As it turns out, there were a lot of bored teens who wanted to share their opinions about music in longform on the internet in 2006. Sputnik quickly cultivated a small but dedicated user base, not the least of which was me.

I started writing reviews for Sputnik in the summer of 2006. You see, my first girlfriend and I had just broken up via MySpace, and I was depressed, so rather than going outside and hanging out with friends, I sat in front of the computer and wrote a short review of every album I ever heard. Sometimes, I wrote three in one day. Other times, I listened to an album once and wrote a review immediately. Eventually, I dropped off the pace, but I kept writing for Sputnik regularly for five years, including an ill-conceived 4/5(???????????) review of Michael Jackson's Thriller in September of 2006. No, I won't link to it. You can find it.

To be clear, these reviews weren't good; I was just churning out words to keep the depression at bay. The 2022 version of me is doing reaction videos on YouTube. Also, I was 15. I couldn't write. But compared to the other 15-year-olds hanging out on Sputnik, I could kinda write! My reviews became popular around the site.

Eventually, Sputnik grew enough of an audience that the admins who ran the site decided to organize a little bit. They put together the site's first "staff writers", and I was selected to be on the staff. This meant a couple things: my reviews went on a special section at the top of the site, and all my reviews — past, present and future — were labeled as "staff" reviews. I don't remember when I got named to staff, but it was well after that 2006 MJ review, around 2007 or 2008. I still wasn't a good writer when I was 17, but I was a lot better than when I was 15.

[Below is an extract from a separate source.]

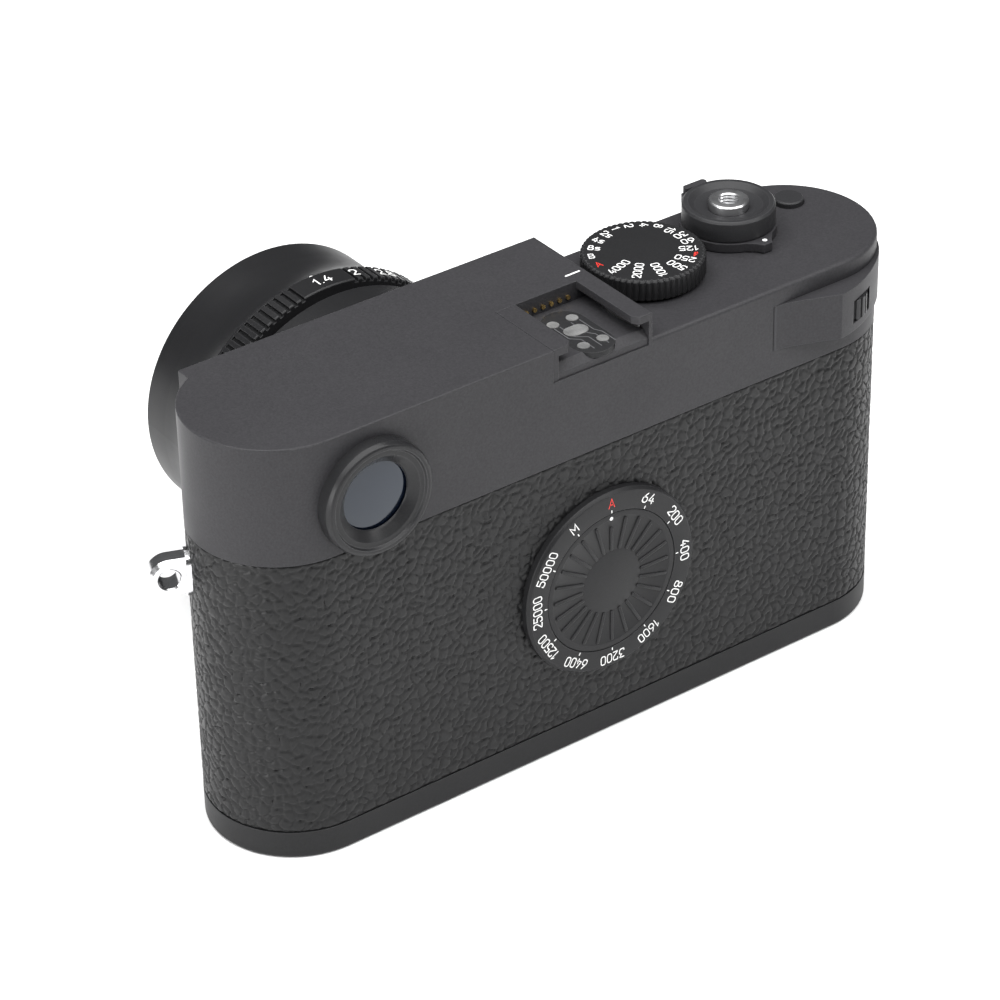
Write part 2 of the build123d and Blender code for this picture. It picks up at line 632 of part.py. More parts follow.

We on the staff took ourselves very seriously, and frankly, we punched above our weight. We regularly received press copies of the biggest albums and got press passes to whatever shows we wanted. To this date, Sputnik is a part of Metacritic's scoring system for new music. And, well, we're quoted on Wikipedia pages with some regularity.

I used to think we were taken seriously because we were good at our jobs, but that's not really what it was. Sputnik's archive hangs with the rest of actual, professional music criticism across the internet for one reason: SEO. Sputnik doesn't dominate search results for "[album name] review" anymore, but for most of the late 2000s and early 2010s, you could guarantee Sputnik would show up in the first few results for any album we had in our database. I don't know why our SEO was so good; I wasn't writing code yet, and I've never contributed technically to Sputnik. But I would bet that it was less a matter of us being good and more a matter of publications like Rolling Stone, NME, and other big legacy publications being terrible at SEO.

So as Wikipedia pages for major albums were getting built out, it was easy to pad a "critical reception" section with a few quick reviews found on the first page of Google. And hey, if staff's next to the name on the review, you know it's legit. The Wikipedia editor has no idea that said "staff review" was written by a 15-year-old just trying to find his voice online.

As far as I can tell, my review was added to the Wikipedia page for Michael Jackson's Thriller in 2016. Honestly, that's a little later than I expected. I had hoped that, by 2016, we could recognize Sputnik for what it is and not put my 15-year-old self next to Jon Pareles. But this is not the first time the weird context collapse of searching for an old album's reviews on the internet has put my teenage writing in some weird spaces.

I'm quoted in a book about Elliott Smith, where a review I wrote in 2007 is treated as if contemporaneous to the release of his 1998 album XO. Thankfully, I gave XO a correct 5/5, but unfortunately, the quote is very bad.

I was once asked in an interview for an academic opportunity why I gave Pink Floyd's Dark Side of the Moon a 3/5 (answer: because it sucks but I was too scared to give it a worse score).

I'm on the Wikipedia pages for not only Thriller, but Linkin Park's Hybrid Theory, Jay-Z and Kanye West's Watch the Throne, and countless less famous albums. Of the many minor music blogs on the internet from the mid-2000s, Sputnik won the SEO game, and that victory gives it a lasting legacy via Wikipedia.

Because of Google's monopoly on search results, good SEO is power and currency. A mediocre essay I wrote when I was 15 lives on in infamy on the Wikipedia page for the best-selling album of all-time, all because the site I published on had good SEO.

In my case, this is innocuous and funny, but truthfully, these dynamics are making the internet worse. Today, Google search results are regularly lousy with low-quality content from SEO content farms. Others have written about this better than I can: our primary place to find information online has been co-opted by people only in the game for a quick buck. That's capitalism, baby! In a better world, we could have search unmotivated by profit, only interested in communicating knowledge. Something like a public library, but for resources on the internet.